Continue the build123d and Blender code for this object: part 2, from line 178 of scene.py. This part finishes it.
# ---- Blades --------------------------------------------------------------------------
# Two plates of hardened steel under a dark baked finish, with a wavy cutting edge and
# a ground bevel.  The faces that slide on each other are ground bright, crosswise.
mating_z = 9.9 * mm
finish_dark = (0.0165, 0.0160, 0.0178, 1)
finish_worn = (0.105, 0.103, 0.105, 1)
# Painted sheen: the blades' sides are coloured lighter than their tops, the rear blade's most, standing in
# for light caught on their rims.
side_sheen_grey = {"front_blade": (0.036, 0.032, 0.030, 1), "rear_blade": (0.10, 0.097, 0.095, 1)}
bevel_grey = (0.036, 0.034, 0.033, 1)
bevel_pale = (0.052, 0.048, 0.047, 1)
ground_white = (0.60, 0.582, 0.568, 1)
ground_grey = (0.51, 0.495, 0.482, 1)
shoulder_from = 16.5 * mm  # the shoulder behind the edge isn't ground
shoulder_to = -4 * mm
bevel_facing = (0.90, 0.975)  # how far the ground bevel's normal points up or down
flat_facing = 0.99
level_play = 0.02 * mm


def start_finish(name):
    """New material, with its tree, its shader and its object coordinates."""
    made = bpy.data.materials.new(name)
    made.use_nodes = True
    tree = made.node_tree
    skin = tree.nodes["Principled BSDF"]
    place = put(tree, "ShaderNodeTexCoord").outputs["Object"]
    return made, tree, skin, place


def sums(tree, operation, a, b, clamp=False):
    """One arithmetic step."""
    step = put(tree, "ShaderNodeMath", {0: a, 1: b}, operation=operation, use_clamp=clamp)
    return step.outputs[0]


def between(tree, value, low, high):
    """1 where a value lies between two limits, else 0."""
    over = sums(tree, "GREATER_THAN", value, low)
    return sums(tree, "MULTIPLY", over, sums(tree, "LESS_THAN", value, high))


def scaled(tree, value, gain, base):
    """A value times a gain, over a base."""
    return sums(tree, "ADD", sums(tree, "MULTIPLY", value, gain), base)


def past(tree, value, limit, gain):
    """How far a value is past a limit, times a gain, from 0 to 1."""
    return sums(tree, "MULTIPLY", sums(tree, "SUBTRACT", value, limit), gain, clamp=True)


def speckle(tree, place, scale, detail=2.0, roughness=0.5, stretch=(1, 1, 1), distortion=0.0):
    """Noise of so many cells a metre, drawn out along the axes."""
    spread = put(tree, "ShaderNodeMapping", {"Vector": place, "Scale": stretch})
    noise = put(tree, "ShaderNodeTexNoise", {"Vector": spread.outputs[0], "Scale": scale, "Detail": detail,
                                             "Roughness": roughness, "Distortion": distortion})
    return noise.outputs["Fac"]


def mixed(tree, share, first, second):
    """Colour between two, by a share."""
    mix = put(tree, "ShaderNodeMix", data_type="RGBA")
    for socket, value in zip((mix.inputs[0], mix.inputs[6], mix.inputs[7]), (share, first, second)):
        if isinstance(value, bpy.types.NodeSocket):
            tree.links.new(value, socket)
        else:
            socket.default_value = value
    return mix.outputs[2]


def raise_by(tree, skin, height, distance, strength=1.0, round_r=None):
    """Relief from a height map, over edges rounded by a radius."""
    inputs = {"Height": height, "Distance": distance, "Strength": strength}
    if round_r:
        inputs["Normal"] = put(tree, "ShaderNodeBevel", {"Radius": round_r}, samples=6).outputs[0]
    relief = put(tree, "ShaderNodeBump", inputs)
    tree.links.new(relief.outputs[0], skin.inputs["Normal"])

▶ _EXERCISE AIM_
Output the whole listing above again, word for word.

▶ _WRITTEN RESPONSE_
Continue the build123d and Blender code for this object: part 2, from line 178 of scene.py. This part finishes it.
# ---- Blades --------------------------------------------------------------------------
# Two plates of hardened steel under a dark baked finish, with a wavy cutting edge and
# a ground bevel.  The faces that slide on each other are ground bright, crosswise.
mating_z = 9.9 * mm
finish_dark = (0.0165, 0.0160, 0.0178, 1)
finish_worn = (0.105, 0.103, 0.105, 1)
# Painted sheen: the blades' sides are coloured lighter than their tops, the rear blade's most, standing in
# for light caught on their rims.
side_sheen_grey = {"front_blade": (0.036, 0.032, 0.030, 1), "rear_blade": (0.10, 0.097, 0.095, 1)}
bevel_grey = (0.036, 0.034, 0.033, 1)
bevel_pale = (0.052, 0.048, 0.047, 1)
ground_white = (0.60, 0.582, 0.568, 1)
ground_grey = (0.51, 0.495, 0.482, 1)
shoulder_from = 16.5 * mm  # the shoulder behind the edge isn't ground
shoulder_to = -4 * mm
bevel_facing = (0.90, 0.975)  # how far the ground bevel's normal points up or down
flat_facing = 0.99
level_play = 0.02 * mm


def start_finish(name):
    """New material, with its tree, its shader and its object coordinates."""
    made = bpy.data.materials.new(name)
    made.use_nodes = True
    tree = made.node_tree
    skin = tree.nodes["Principled BSDF"]
    place = put(tree, "ShaderNodeTexCoord").outputs["Object"]
    return made, tree, skin, place


def sums(tree, operation, a, b, clamp=False):
    """One arithmetic step."""
    step = put(tree, "ShaderNodeMath", {0: a, 1: b}, operation=operation, use_clamp=clamp)
    return step.outputs[0]


def between(tree, value, low, high):
    """1 where a value lies between two limits, else 0."""
    over = sums(tree, "GREATER_THAN", value, low)
    return sums(tree, "MULTIPLY", over, sums(tree, "LESS_THAN", value, high))


def scaled(tree, value, gain, base):
    """A value times a gain, over a base."""
    return sums(tree, "ADD", sums(tree, "MULTIPLY", value, gain), base)


def past(tree, value, limit, gain):
    """How far a value is past a limit, times a gain, from 0 to 1."""
    return sums(tree, "MULTIPLY", sums(tree, "SUBTRACT", value, limit), gain, clamp=True)


def speckle(tree, place, scale, detail=2.0, roughness=0.5, stretch=(1, 1, 1), distortion=0.0):
    """Noise of so many cells a metre, drawn out along the axes."""
    spread = put(tree, "ShaderNodeMapping", {"Vector": place, "Scale": stretch})
    noise = put(tree, "ShaderNodeTexNoise", {"Vector": spread.outputs[0], "Scale": scale, "Detail": detail,
                                             "Roughness": roughness, "Distortion": distortion})
    return noise.outputs["Fac"]


def mixed(tree, share, first, second):
    """Colour between two, by a share."""
    mix = put(tree, "ShaderNodeMix", data_type="RGBA")
    for socket, value in zip((mix.inputs[0], mix.inputs[6], mix.inputs[7]), (share, first, second)):
        if isinstance(value, bpy.types.NodeSocket):
            tree.links.new(value, socket)
        else:
            socket.default_value = value
    return mix.outputs[2]


def raise_by(tree, skin, height, distance, strength=1.0, round_r=None):
    """Relief from a height map, over edges rounded by a radius."""
    inputs = {"Height": height, "Distance": distance, "Strength": strength}
    if round_r:
        inputs["Normal"] = put(tree, "ShaderNodeBevel", {"Radius": round_r}, samples=6).outputs[0]
    relief = put(tree, "ShaderNodeBump", inputs)
    tree.links.new(relief.outputs[0], skin.inputs["Normal"])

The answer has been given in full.